Solange Srour destacou que o otimismo de alguns analistas do mercado está mais relacionado com o cenário externo e com a expectativa de que a casa vai ser organizada “de alguma forma” após as eleições. E, quando o próximo presidente assumir, o novo governo terá que fazer uma nova regra do teto, porque haverá uma pressão maior da sociedade por mais gastos, mas não para aumentar o valor dos gastos, e, para investir mais. “Essa nova regra precisará mudar a estrutura do gasto obrigatório, porque ele não pode continuar crescendo de forma rígida como vem ocorrendo desde a criação da regra do teto”, afirmou.

Inércia inflacionária

De acordo com Solange Srour, a inércia inflacionária não vai garantir um recuo da inflação para abaixo do teto do meta em 2022, como espera o Banco Central, depois de o objetivo deste ano não ter sido cumprido.

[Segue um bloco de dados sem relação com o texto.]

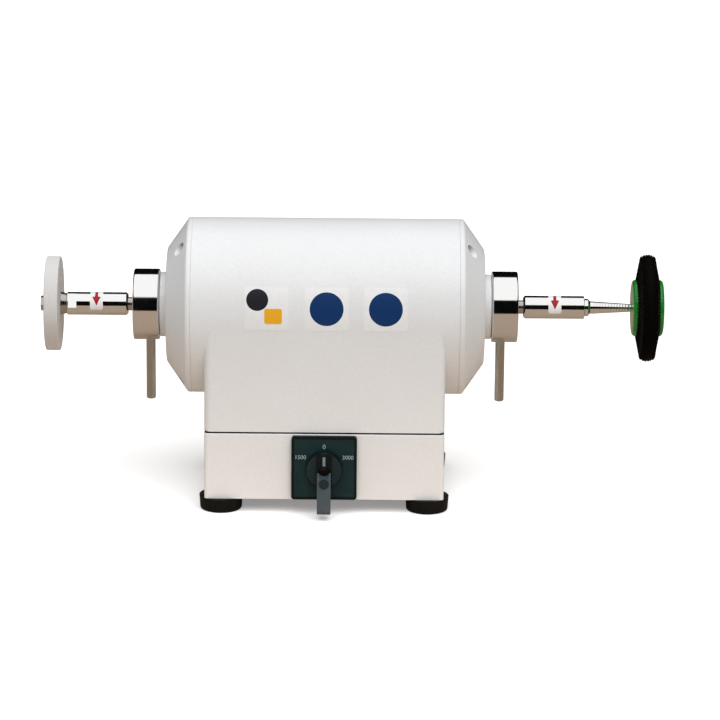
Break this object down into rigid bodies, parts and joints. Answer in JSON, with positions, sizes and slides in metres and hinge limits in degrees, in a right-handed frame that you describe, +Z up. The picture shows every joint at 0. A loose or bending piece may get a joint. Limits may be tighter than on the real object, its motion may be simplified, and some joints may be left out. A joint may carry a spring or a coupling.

Vale lembrar que a deste ano, de 3,75%, com teto de 5,25%, já foi superada com a inflação oficial devendo encerrar este ano acima de 10%, praticamente o dobro da meta.

As projeções do Credit Suisse indicam queda de 0,5% do Produto Interno Bruto (PIB) de 2022, inflação de 6% ao ano — acima do teto da meta, de 5,25% — e a taxa básica de juros (Selic) de 12,25% anuais. Ontem, o Banco Central elevou a taxa básica de juros de 7,75% para 9,25% e sinalizou novo aumento em fevereiro para 10,75%.

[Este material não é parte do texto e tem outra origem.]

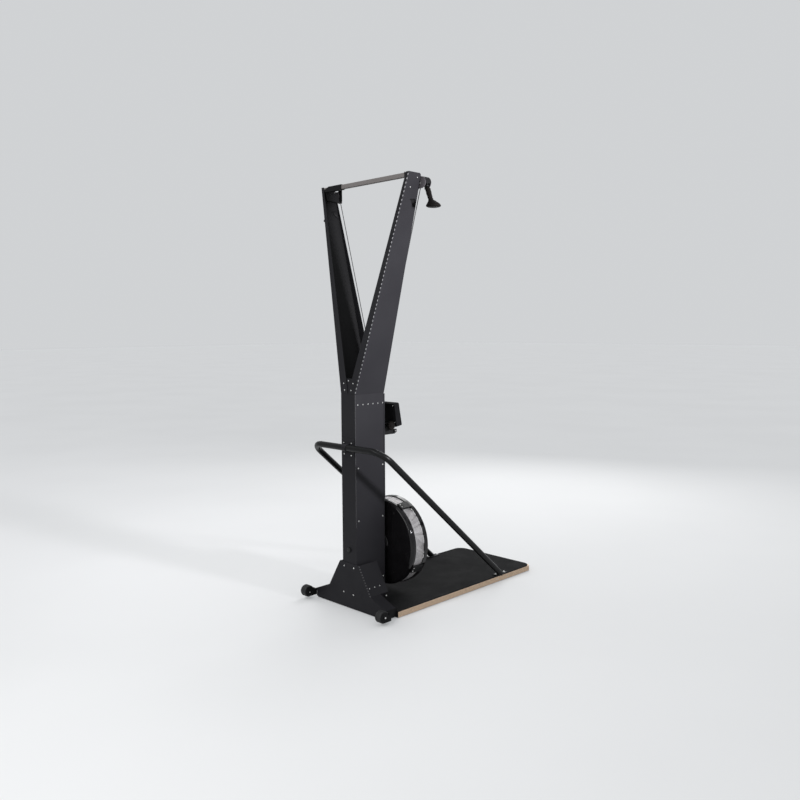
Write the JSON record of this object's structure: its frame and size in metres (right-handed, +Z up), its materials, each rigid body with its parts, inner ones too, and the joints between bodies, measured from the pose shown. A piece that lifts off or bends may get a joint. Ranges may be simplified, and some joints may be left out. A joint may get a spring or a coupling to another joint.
{
  "type": "ski trainer machine",
  "caption": "Freestanding ski training machine: boxed column with splayed arms and cord handles, caged fan flywheel, swivel monitor, wooden standing platform and rear transport wheels",
  "frame": {"origin": "on the floor under the middle of the machine's bounding box", "axes": "+Z up, -Y towards the user who stands on the platform, +Y to the transport wheels, +X to the machine's own left, which is the left arm as seen from behind the machine"},
  "size_m": [0.826, 1.263, 2.158],
  "materials": {
    "black_frame": "fine black powder coat, nearly matte",
    "grey_bar": "dark grey powder coat",
    "plywood": "bare light plywood edge",
    "mat_rubber": "matte black rubber sheet",
    "foot_rubber": "matte black rubber",
    "wheel_rubber": "matte black rubber",
    "gloss_black": "glossy black moulding",
    "black_plastic": "satin black moulding",
    "steel_mesh": "perforated bright sheet",
    "bright_steel": "turned steel",
    "cord_weave": "black braided cord",
    "bungee_rubber": "black elastic cord",
    "screen_face": "dark display window",
    "button_rubber": "grey rubber key"
  },
  "bodies": {
    "frame": {"column_shell": "black_frame", "column_front_cover": "black_frame", "junction_sleeve": "black_frame", "left_arm": "black_frame", "right_arm": "black_frame", "cross_bar": "grey_bar", "platform_board": "plywood", "platform_mat": "mat_rubber", "left_foot_strip": "foot_rubber", "right_foot_strip": "foot_rubber", "base_plate": "black_frame", "base_gusset": "black_frame", "left_wheel_fork": "black_frame", "right_wheel_fork": "black_frame", "brace_tube": "black_frame", "brace_clamp": "black_frame", "fan_rear_dish": "gloss_black", "fan_mesh_band": "steel_mesh", "fan_front_cover": "gloss_black", "fan_clip_1": "black_plastic", "fan_clip_2": "black_plastic", "fan_clip_3": "black_plastic", "fan_clip_4": "black_plastic", "shaft_rear_bearing": "bright_steel", "shaft_front_bearing": "bright_steel", "shaft_end_cap": "black_plastic", "guide_pin": "bright_steel", "left_pulley_bracket": "black_plastic", "right_pulley_bracket": "black_plastic", "left_cord_run": "cord_weave", "right_cord_run": "cord_weave", "left_bungee": "bungee_rubber", "right_bungee": "bungee_rubber", "bungee_anchor": "bright_steel", "monitor_bracket": "black_frame"},
    "left_cord_end": {"left_cord_stop": "black_plastic", "left_cord_drop": "cord_weave"},
    "right_cord_end": {"right_cord_stop": "black_plastic", "right_cord_drop": "cord_weave"},
    "left_handle": {"left_grip": "black_plastic"},
    "right_handle": {"right_grip": "black_plastic"},
    "left_pulley_wheel": {"left_pulley": "black_plastic"},
    "right_pulley_wheel": {"right_pulley": "black_plastic"},
    "left_sheave": {"left_guide_sheave": "black_plastic"},
    "right_sheave": {"right_guide_sheave": "black_plastic"},
    "left_cord_spool": {"left_spool": "black_plastic"},
    "right_cord_spool": {"right_spool": "black_plastic"},
    "fan": {"fan_wheel": "black_plastic", "fan_shaft": "bright_steel"},
    "damper": {"damper_ring": "black_plastic"},
    "monitor": {"monitor_case": "black_plastic", "monitor_screen": "screen_face"},
    "monitor_knob": {"tilt_knob": "black_plastic"},
    "button_1": {"monitor_button_1": "button_rubber"},
    "button_2": {"monitor_button_2": "button_rubber"},
    "button_3": {"monitor_button_3": "button_rubber"},
    "button_4": {"monitor_button_4": "button_rubber"},
    "left_transport_wheel": {"left_wheel": "wheel_rubber"},
    "right_transport_wheel": {"right_wheel": "wheel_rubber"}
  },
  "joints": [
    {"name": "left_pull", "type": "slide", "parent": "frame", "child": "left_cord_end", "axis": [0, 0, -1], "range_m": [0, 1.3], "stiffness_N_per_m": 15, "springref_m": -0.5, "deforming": ["left_cord_drop"]},
    {"name": "right_pull", "type": "slide", "parent": "frame", "child": "right_cord_end", "axis": [0, 0, -1], "range_m": [0, 1.3], "stiffness_N_per_m": 15, "springref_m": -0.5, "deforming": ["right_cord_drop"]},
    {"name": "left_swing", "type": "hinge", "parent": "left_cord_end", "child": "left_handle", "pos_m": [0.337, 0.3305, 2.1005], "axis": [0, 1, 0], "range_deg": [-45, 25]},
    {"name": "right_swing", "type": "hinge", "parent": "right_cord_end", "child": "right_handle", "pos_m": [-0.337, 0.3305, 2.1005], "axis": [0, 1, 0], "range_deg": [-25, 45]},
    {"name": "left_pulley_turn", "type": "hinge", "parent": "frame", "child": "left_pulley_wheel", "pos_m": [0.3185, 0.3305, 2.119], "axis": [0, 1, 0], "continuous": true},
    {"name": "right_pulley_turn", "type": "hinge", "parent": "frame", "child": "right_pulley_wheel", "pos_m": [-0.3185, 0.3305, 2.119], "axis": [0, 1, 0], "continuous": true},
    {"name": "left_sheave_turn", "type": "hinge", "parent": "frame", "child": "left_sheave", "pos_m": [0, 0.345, 1.13], "axis": [0, 1, 0], "continuous": true},
    {"name": "right_sheave_turn", "type": "hinge", "parent": "frame", "child": "right_sheave", "pos_m": [0, 0.3294, 1.13], "axis": [0, 1, 0], "continuous": true},
    {"name": "left_spool_turn", "type": "hinge", "parent": "frame", "child": "left_cord_spool", "pos_m": [0, 0.3411, 0.306], "axis": [0, 1, 0], "continuous": true},
    {"name": "right_spool_turn", "type": "hinge", "parent": "frame", "child": "right_cord_spool", "pos_m": [0, 0.3255, 0.306], "axis": [0, 1, 0], "continuous": true},
    {"name": "fan_spin", "type": "hinge", "parent": "frame", "child": "fan", "pos_m": [0, 0.255, 0.306], "axis": [0, 1, 0], "continuous": true},
    {"name": "damper_turn", "type": "hinge", "parent": "frame", "child": "damper", "pos_m": [0, 0.2053, 0.306], "axis": [0, 1, 0], "range_deg": [0, 15]},
    {"name": "monitor_tilt", "type": "hinge", "parent": "frame", "child": "monitor", "pos_m": [0, 0.2935, 0.92], "axis": [1, 0, 0], "range_deg": [-12, 16]},
    {"name": "tilt_knob_turn", "type": "hinge", "parent": "frame", "child": "monitor_knob", "pos_m": [-0.045, 0.2935, 0.92], "axis": [1, 0, 0], "continuous": true},
    {"name": "button_1_press", "type": "slide", "parent": "monitor", "child": "button_1", "axis": [0, 0.9877, -0.1564], "range_m": [0, 0.0015], "stiffness_N_per_m": 400},
    {"name": "button_2_press", "type": "slide", "parent": "monitor", "child": "button_2", "axis": [0, 0.9877, -0.1564], "range_m": [0, 0.0015], "stiffness_N_per_m": 400},
    {"name": "button_3_press", "type": "slide", "parent": "monitor", "child": "button_3", "axis": [0, 0.9877, -0.1564], "range_m": [0, 0.0015], "stiffness_N_per_m": 400},
    {"name": "button_4_press", "type": "slide", "parent": "monitor", "child": "button_4", "axis": [0, 0.9877, -0.1564], "range_m": [0, 0.0015], "stiffness_N_per_m": 400},
    {"name": "left_wheel_roll", "type": "hinge", "parent": "frame", "child": "left_transport_wheel", "pos_m": [0.2843, 0.6015, 0.042], "axis": [1, 0, 0], "continuous": true},
    {"name": "right_wheel_roll", "type": "hinge", "parent": "frame", "child": "right_transport_wheel", "pos_m": [-0.2843, 0.6015, 0.042], "axis": [1, 0, 0], "continuous": true}
  ],
  "couplings": [
    {"joint": "left_pulley_turn", "follows": "left_pull", "rad_per_m": 54.054},
    {"joint": "right_pulley_turn", "follows": "right_pull", "rad_per_m": -54.054},
    {"joint": "left_sheave_turn", "follows": "left_pull", "rad_per_m": -71.429},
    {"joint": "right_sheave_turn", "follows": "right_pull", "rad_per_m": 71.429},
    {"joint": "left_spool_turn", "follows": "left_pull", "rad_per_m": -55.556},
    {"joint": "right_spool_turn", "follows": "right_pull", "rad_per_m": -55.556}
  ]
}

“A inércia inflacionária no Brasil nunca foi baixa e ela é cíclica. Ela está baixa, mas volta quando a inflação sobe. E acho que vamos passar por um período complicado, porque a inflação deste ano está fechando o ano entre 10% e 11% e, mesmo com a desaceleração da economia, eu não vejo a inércia retrocedendo. Vejo ela bastante alta”, frisou. “Os salários vão acompanhar a inflação. Não espero ganhos reais, mas isso será repassado para preços e podemos entrar em uma espiral inflacionária”, alertou.

Reajuste a servidores

Para a especialista, será muito difícil, daqui para frente, o governo fazer novo ajuste fiscal, sem conceder novos reajustes aos servidores, após dois anos de congelamento com as mudanças na regra do teto. “Não vai ser possível não dar reajuste por quatro anos seguidos para os servidores”, frisou. Para ela, a nova âncora fiscal deverá ser discutida, enquanto que a reforma administrativa — possivelmente pelo próximo governo — precisará tratar da despesa com pessoal, a segunda maior entre as obrigatórias.

“E vai ser um desafio avançar com essa agenda com os fundamentos deteriorados”, lamentou.
Solange Srour lembrou que, apesar de a inflação ser global, o descolamento das expectativas de inflação no Brasil é muito maior do que em outros países. E lembrou que o país gastou muito, como países desenvolvidos, mas, ao modificar o arcabouço fiscal, isso também contribuiu para o aumento das pressões inflacionárias e das perspectivas de crescimento do país.